That said it is not an easy one. And I write this not to discourage but to hopefully help you be better prepared, to make it smoother.
To be responsible for another human being is one of the toughest responsibilities for most of us. I am sure you DH and you have thought thru. Its good that your sons are ready too. But do ensure that know how things will change. Kids may be happy to share their toys and even affection to someone close. But even they do not realize that sharing your parents with somebody on an equal footing can be difficult to accept. Sibling rivalry is a fact. It could be magnified when the “sibling” is implanted quite suddenly.
Attending the adoption workshops will help a lot, i feel.
And one word of caution about pity.
Every relationship is one to one. When one gives he/she also receives. And when one receives he/she also receives. When you give your love because of pity you are not ready to receive. And as humans we do not like to receive without giving. A new born baby receives love and comfort and needs from his parent , and innately gives back so much love. The content smile on a baby’s face is worth waking up for the midnight feeds. But an older child may feel inadequate receive love and not be able to give anything that he/she can measure. That is why pity messes up a bond.
What a child should intrinsically feel for a parent (before becoming an adult) is lots of love and traces of gratitude. If a child senses pity they may feel obligated to be good. She may feel doubly guilty every time she does a mistake. Isnt it one of childhood privileges – the freedom to err and yet not be judged? And what is childhood if we haven’t been naughty or silly or thrown a tantrum?
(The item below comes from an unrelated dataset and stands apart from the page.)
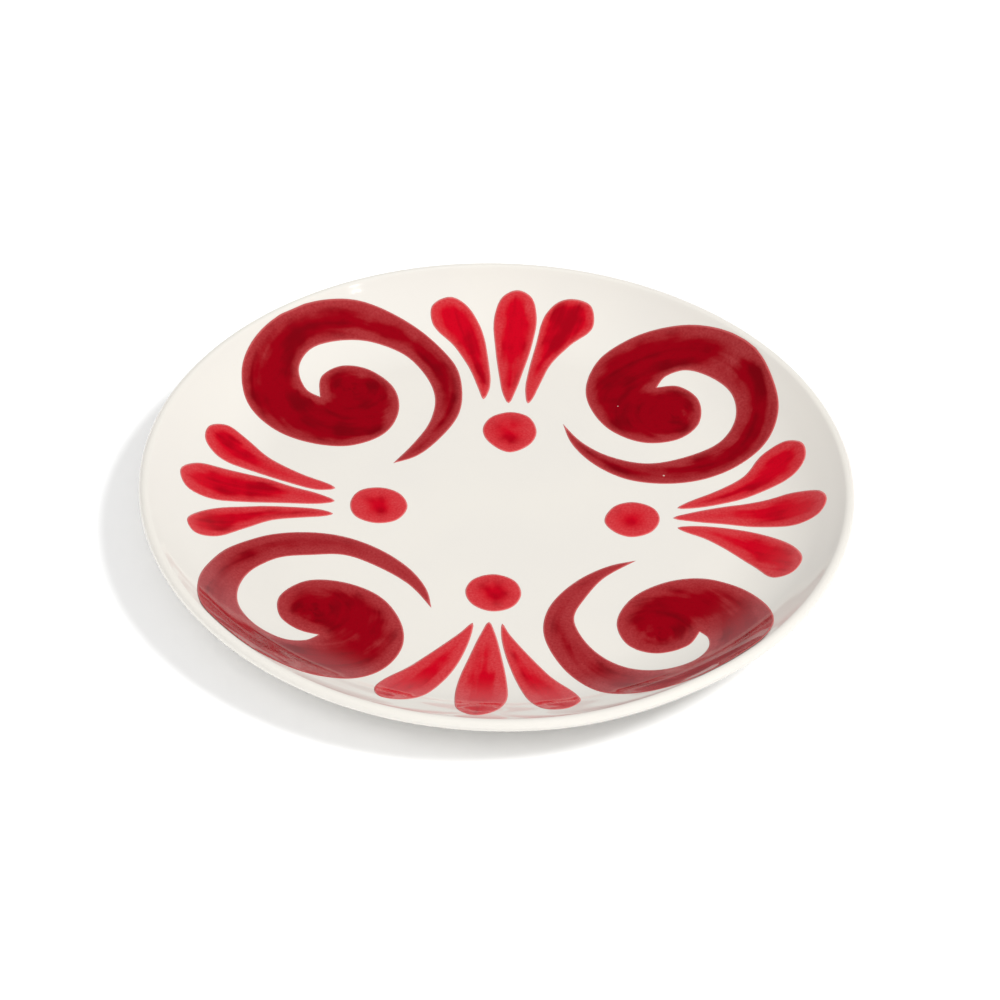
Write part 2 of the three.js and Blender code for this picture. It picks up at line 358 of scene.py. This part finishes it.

So please kick out the pity as you prepare to welcome your “daughter” .
Unconditional love is not so natural. Afterall which parent here can hold a hand on the heart and say, when the DC misbehaved in public or when Dc scored miserably or when the teacher called up to complain, our love did not turn conditional. But, imho, as long as we can do it most of the time and especially when it matters, it should be ok.
And I wanted to put these few words that encompass a richness of a parent’s life. Yeah go for it, but with your eyes open.
As a result of being a parent,
I have laughed harder, cried more often --
I have worried more and hurried more.
I've had much less sleep,
but somehow I've had much more fun.
I've learned more, grown more.
My heart has ached harder,
and I've loved to a capacity beyond my imagination.
I've given more of myself,
but I've derived more meaning from life.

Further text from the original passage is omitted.